(SHORT PROBLEM): Below is a listing; restate from it, character for character, the lines beginning at the line holding "Turn this picture" and ending at the line holding "front_bend = 6; // [5:0.5:10]", both included.

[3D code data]
====================

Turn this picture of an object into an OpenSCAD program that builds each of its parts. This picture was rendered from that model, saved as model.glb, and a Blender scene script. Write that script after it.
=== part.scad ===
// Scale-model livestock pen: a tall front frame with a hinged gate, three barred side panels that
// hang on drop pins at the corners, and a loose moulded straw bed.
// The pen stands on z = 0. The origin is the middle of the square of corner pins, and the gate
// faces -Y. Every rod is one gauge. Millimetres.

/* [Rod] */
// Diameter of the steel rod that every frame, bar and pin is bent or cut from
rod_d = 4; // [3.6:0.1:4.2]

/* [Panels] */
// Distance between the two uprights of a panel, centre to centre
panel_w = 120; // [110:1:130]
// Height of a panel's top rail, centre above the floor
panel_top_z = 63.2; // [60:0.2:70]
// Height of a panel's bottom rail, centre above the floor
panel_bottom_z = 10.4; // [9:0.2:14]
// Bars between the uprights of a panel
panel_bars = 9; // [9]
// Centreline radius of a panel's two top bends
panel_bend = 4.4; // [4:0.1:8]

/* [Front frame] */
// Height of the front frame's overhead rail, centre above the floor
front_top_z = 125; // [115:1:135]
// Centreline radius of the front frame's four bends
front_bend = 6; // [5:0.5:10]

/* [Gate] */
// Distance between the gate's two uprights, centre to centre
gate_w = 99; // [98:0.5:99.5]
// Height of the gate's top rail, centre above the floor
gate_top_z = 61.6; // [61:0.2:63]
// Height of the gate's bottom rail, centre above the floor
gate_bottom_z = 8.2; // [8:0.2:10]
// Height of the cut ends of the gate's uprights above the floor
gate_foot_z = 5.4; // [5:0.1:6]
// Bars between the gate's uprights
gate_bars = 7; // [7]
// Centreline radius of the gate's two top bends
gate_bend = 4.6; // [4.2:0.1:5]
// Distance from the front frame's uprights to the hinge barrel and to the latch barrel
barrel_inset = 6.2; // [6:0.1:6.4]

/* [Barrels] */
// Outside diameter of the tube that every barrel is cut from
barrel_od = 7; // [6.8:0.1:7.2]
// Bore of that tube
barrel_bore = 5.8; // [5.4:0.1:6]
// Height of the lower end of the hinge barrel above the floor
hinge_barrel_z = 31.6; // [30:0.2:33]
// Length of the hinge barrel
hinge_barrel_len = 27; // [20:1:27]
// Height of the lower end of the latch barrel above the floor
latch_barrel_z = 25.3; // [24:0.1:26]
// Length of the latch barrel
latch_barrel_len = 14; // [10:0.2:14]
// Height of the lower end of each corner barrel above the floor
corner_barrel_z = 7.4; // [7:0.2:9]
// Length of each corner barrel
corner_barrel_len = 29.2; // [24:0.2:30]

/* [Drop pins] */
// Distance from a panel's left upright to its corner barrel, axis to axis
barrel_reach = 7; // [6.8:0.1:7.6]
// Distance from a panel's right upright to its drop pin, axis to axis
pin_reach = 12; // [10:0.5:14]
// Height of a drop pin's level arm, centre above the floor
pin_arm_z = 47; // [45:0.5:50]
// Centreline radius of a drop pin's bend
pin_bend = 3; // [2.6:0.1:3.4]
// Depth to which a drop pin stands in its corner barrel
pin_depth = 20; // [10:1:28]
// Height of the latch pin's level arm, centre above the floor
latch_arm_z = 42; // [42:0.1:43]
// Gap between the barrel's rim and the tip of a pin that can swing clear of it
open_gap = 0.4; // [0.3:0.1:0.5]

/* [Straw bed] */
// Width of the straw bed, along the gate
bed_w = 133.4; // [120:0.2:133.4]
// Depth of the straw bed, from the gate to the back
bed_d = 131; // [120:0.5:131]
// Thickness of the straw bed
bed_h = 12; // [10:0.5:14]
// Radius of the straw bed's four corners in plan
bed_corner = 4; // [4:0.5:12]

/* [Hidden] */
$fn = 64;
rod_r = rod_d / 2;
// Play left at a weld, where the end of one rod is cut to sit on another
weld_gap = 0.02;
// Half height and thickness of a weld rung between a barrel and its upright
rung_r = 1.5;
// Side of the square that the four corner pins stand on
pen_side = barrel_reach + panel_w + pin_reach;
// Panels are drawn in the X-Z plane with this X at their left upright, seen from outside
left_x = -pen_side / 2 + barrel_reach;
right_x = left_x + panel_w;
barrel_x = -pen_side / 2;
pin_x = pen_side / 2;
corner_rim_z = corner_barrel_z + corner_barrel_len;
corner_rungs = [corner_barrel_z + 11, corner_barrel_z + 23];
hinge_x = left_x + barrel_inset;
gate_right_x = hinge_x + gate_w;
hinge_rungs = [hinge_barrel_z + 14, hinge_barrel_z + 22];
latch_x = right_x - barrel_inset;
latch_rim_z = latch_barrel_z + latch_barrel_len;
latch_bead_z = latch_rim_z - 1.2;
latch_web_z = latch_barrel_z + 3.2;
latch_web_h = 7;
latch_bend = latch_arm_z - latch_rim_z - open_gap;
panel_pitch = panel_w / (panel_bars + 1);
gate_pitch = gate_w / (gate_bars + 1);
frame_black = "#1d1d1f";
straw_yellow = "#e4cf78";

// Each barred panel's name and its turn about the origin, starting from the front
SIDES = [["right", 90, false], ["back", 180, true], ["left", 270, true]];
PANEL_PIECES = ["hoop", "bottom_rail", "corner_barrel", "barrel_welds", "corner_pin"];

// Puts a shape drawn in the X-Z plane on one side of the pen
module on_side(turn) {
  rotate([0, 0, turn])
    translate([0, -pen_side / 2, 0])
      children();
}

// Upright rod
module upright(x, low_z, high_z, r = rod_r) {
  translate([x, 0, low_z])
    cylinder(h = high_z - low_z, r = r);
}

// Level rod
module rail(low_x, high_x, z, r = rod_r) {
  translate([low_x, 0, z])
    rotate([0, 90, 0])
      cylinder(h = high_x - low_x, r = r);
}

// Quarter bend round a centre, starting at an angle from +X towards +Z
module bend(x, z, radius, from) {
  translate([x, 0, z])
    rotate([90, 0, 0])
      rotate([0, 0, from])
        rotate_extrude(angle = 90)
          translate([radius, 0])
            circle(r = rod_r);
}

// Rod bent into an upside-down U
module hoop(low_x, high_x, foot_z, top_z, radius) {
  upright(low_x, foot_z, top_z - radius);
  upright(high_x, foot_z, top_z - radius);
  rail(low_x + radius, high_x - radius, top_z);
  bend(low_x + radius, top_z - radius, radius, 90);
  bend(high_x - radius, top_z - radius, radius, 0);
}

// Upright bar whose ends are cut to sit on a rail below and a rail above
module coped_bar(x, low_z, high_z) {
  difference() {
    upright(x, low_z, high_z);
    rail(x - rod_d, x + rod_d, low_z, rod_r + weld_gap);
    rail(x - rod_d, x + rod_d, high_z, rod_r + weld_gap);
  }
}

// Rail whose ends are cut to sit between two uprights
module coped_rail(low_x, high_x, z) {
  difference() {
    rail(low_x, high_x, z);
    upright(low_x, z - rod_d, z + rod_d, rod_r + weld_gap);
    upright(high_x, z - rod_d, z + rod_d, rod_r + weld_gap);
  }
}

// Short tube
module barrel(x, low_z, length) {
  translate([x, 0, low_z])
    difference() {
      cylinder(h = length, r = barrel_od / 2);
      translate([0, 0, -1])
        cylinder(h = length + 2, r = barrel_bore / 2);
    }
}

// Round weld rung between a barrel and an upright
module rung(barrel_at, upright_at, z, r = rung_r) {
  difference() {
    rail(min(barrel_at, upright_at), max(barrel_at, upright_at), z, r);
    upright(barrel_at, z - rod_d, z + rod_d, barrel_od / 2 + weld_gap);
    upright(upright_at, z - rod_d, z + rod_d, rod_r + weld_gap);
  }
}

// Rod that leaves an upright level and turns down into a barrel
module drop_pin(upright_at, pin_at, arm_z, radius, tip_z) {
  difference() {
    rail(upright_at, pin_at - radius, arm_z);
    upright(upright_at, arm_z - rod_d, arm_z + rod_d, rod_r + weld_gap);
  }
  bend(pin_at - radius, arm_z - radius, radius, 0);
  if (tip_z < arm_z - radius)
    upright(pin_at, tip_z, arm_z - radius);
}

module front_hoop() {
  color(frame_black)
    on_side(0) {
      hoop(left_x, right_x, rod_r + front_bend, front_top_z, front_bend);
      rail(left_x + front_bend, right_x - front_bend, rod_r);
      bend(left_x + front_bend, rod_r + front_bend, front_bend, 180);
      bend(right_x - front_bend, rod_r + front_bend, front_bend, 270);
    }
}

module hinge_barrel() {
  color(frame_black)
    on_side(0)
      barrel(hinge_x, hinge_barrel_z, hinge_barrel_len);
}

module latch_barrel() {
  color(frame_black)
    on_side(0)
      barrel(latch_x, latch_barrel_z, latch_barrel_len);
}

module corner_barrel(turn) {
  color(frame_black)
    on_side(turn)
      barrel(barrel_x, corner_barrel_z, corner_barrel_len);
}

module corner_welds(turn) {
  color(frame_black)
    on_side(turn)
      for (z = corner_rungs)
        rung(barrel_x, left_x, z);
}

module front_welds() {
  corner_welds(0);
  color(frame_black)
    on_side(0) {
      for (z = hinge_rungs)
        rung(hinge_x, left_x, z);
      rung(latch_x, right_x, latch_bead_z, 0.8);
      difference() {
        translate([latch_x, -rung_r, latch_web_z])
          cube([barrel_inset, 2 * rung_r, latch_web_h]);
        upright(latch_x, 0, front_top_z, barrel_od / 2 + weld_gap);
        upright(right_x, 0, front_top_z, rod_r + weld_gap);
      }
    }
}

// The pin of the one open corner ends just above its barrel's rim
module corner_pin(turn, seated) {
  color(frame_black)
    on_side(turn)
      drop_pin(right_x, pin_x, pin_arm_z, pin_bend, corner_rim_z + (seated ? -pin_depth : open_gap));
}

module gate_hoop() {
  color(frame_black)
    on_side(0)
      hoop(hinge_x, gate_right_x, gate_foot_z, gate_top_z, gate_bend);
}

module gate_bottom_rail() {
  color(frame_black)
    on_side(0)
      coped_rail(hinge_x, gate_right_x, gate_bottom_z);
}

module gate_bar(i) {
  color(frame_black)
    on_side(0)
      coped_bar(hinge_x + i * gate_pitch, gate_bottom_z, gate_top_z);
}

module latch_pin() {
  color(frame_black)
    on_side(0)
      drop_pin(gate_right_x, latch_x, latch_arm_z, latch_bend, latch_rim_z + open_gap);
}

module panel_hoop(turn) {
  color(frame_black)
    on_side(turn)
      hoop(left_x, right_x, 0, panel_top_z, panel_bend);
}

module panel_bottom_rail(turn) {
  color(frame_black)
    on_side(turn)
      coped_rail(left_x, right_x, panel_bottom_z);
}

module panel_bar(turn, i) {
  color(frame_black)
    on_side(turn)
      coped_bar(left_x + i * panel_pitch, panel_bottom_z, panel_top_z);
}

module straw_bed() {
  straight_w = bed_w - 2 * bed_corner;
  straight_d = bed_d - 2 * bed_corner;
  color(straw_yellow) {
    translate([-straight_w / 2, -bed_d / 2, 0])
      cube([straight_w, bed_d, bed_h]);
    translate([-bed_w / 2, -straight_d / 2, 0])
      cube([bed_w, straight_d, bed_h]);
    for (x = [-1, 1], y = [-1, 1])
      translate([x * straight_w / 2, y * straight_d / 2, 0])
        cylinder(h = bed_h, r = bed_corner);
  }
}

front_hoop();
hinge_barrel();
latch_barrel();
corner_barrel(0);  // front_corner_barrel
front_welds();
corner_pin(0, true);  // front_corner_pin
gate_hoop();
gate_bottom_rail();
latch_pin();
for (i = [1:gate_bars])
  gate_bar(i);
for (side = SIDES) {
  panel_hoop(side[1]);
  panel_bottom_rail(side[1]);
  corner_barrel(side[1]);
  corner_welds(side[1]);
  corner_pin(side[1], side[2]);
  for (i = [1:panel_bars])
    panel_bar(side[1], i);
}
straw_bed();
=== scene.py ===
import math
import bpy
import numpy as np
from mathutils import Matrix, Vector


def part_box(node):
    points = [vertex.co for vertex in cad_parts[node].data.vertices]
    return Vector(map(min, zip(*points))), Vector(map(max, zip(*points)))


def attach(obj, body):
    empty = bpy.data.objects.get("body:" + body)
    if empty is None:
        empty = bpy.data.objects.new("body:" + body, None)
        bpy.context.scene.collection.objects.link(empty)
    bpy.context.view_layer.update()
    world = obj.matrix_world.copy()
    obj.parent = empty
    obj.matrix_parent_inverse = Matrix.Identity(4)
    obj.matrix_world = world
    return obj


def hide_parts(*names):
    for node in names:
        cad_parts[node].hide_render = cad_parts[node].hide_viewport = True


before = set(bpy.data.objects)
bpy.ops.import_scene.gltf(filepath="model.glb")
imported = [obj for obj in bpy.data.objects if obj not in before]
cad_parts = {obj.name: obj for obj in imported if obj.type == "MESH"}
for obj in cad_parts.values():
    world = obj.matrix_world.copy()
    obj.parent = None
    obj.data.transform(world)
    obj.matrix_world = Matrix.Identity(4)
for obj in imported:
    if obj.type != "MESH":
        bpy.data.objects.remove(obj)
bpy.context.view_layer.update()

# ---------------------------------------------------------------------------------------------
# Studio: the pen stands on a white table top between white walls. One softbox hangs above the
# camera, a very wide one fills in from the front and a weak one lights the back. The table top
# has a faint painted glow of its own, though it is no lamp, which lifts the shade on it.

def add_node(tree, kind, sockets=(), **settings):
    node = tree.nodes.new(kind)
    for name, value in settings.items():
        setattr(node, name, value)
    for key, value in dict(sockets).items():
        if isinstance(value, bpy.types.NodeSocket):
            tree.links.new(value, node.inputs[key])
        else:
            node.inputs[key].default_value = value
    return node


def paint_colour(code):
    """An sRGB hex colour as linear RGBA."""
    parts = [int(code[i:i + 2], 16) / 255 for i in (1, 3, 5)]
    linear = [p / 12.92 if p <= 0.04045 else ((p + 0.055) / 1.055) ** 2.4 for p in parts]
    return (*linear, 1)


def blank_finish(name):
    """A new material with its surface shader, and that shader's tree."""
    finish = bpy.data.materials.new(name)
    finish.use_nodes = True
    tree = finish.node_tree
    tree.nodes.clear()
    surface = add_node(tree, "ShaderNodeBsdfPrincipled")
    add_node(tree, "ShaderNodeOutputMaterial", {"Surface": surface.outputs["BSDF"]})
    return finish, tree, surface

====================

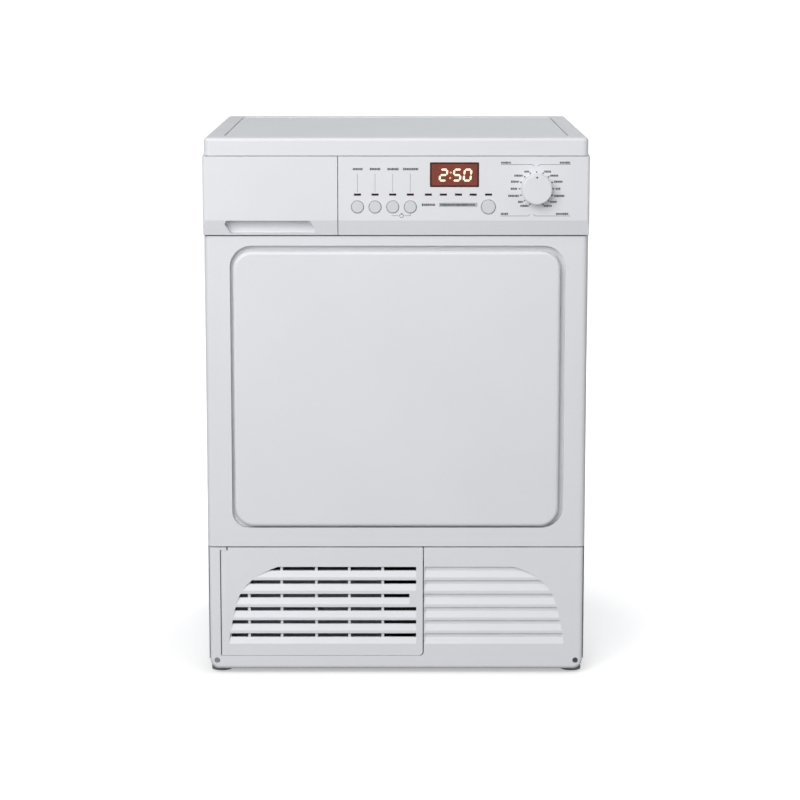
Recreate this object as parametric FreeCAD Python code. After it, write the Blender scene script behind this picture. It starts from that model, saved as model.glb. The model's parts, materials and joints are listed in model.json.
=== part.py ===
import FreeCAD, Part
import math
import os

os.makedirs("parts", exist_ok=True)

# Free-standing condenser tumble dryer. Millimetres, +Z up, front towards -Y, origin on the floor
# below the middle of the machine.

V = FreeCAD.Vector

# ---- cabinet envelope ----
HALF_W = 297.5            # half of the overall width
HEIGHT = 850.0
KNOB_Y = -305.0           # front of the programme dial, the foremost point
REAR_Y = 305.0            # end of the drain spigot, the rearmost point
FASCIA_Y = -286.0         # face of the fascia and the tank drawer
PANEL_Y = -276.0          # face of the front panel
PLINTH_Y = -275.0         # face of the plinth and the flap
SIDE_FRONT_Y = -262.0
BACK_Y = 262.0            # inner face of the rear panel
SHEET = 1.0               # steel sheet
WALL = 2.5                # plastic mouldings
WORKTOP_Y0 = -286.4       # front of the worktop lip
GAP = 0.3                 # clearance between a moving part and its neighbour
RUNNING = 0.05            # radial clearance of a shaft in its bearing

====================

(THE SOLUTION):
Turn this picture of an object into an OpenSCAD program that builds each of its parts. This picture was rendered from that model, saved as model.glb, and a Blender scene script. Write that script after it.
=== part.scad ===
// Scale-model livestock pen: a tall front frame with a hinged gate, three barred side panels that
// hang on drop pins at the corners, and a loose moulded straw bed.
// The pen stands on z = 0. The origin is the middle of the square of corner pins, and the gate
// faces -Y. Every rod is one gauge. Millimetres.

/* [Rod] */
// Diameter of the steel rod that every frame, bar and pin is bent or cut from
rod_d = 4; // [3.6:0.1:4.2]

/* [Panels] */
// Distance between the two uprights of a panel, centre to centre
panel_w = 120; // [110:1:130]
// Height of a panel's top rail, centre above the floor
panel_top_z = 63.2; // [60:0.2:70]
// Height of a panel's bottom rail, centre above the floor
panel_bottom_z = 10.4; // [9:0.2:14]
// Bars between the uprights of a panel
panel_bars = 9; // [9]
// Centreline radius of a panel's two top bends
panel_bend = 4.4; // [4:0.1:8]

/* [Front frame] */
// Height of the front frame's overhead rail, centre above the floor
front_top_z = 125; // [115:1:135]
// Centreline radius of the front frame's four bends
front_bend = 6; // [5:0.5:10]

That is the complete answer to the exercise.